I don’t know about you, but in my mind, perception and grief are united. This is not to say that one cannot exist without the other, but only that our perceptions vary based on our state of mind—especially when we are talking about grief. On an average, typical day, we know very well that the image of a pipe is not the same thing as the physical pipe we hold in our hands; but when we are grieving, we may see this image as a sign from a lost loved one, and we may believe this so well as to think that we may reach into that picture and pull the pipe straight out, leaving nothing by caramelized canvas stain. We may even believe we can turn into the pipe, or the pipe into the one we are missing, or the pipe into ourselves. I’m not saying this is 100% the point that Ross Gay was trying to get at, but there is also value in what poetry might make us think of, whether or not it is what the work intended. Being entitled “Gratitude,” I ponder my extreme invasion with my thoughts on grief, but maybe gratitude is like a pipe, ready to go somewhere:
A man sings
by opening his
mouth a man
sings by opening
his lungs by
turning himself into air
a flute can
be made of a man
nothing is explained
a flute lays
on its side
and prays a wind
might enter it
and make of it
at least
a small final song
Ross Gay’s collection opens gently, though quickly and persuasively, with the assistance of poems like this one—“Ode to the Flute”—where we are immediately challenged with questions of perception and even agency—what an object or person can do, or has the omniscient right to do. This question of agency, in connection with loss and grieving, and nature, recurs again and again across this collection, whether we are talking about a man “turning himself into air” or a flute being “made of a man” or of spreading bits of a father’s ashes so as to place him everywhere—who has the right to do these things, but more importantly, what actually happens when we do these things? But ultimately, that becomes an inane question; the true question, the one that plagued me and accelerated me through this collection (in celebration, I might add) was the question of what the narrator thought or believed happened when he did something… and to me, the answer goes back to that darn painted pipe having the ability to be the pipe itself. The man can turn into air, the flute can be of the man as easily as Eve, the pipe is a pipe, and when we spread a loved one’s ashes over all the lands they used to love, they’ll stick, and their new form of consciousness will remember those places as if they had just visited them again. Grief can be a celebration, and grief can be a doorway into a higher realm of believing.

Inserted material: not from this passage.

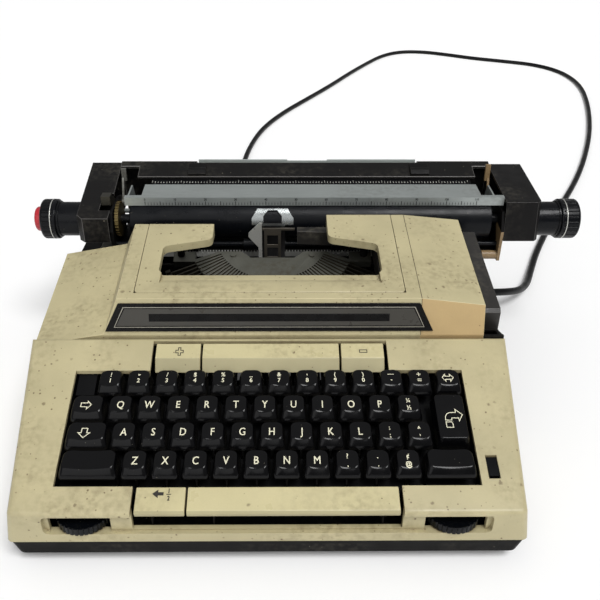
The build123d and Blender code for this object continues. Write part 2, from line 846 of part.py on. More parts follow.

And ultimately, I think what makes this collection work so well, and why it’s able to immerse me so well in these ideas, is just how beautiful beautiful beautiful Ross Gay’s poems are. I know I’m writing a review, and I’m here to say something more, but sometimes you just have to proclaim how wonderful a writer’s work is, and Ross Gay’s collection demands that of me: these are wonderful, determined poems. With the use of such short lines, encapsulating these long, thin poems in so much white space, we are accelerated straight through to the meat and bones of these poems, straight to the heart of them, and the endings of these poems always amaze, delight, and harm (in the best way). These poems are powerful, and they read new every time (which is the greatest compliment I can give—that a collection can keep on surprising me at every turn, every time). Much like nature, much like grief, these poems live in a place of urgency and remembrance and even joy and celebration and praise for nature. Even when we think of the idea of “giving and taking away,” these poems find a way to praise that and find beauty in that return. They are strong, witted, and beautiful. I’ll probably be sharing more of these poems with you tomorrow, but in the meantime, start reading. You’ll understand.
ROSS GAY is the author of three books: Against Which; Bringing the Shovel Down; and Catalog of Unabashed Gratitude, which was a finalist for the 2015 National Book Award in Poetry and is nominated for an NAACP Image Award. He is also the co-author, with Aimee Nezhukumatathil, of the chapbook Lace and Pyrite: Letters from Two Gardens, in addition to being co-author, with Richard Wehrenberg, Jr., of the chapbook, River. He is a founding editor, with Karissa Chen and Patrick Rosal, of the online sports magazine Some Call it Ballin’, in addition to being an editor with the chapbook presses Q Avenue and Ledge Mule Press. Ross is a founding board member of the Bloomington Community Orchard, a non-profit, free-fruit-for-all food justice and joy project. He has received fellowships from Cave Canem, the Bread Loaf Writer’s Conference, and the Guggenheim Foundation. Ross teaches at Indiana University.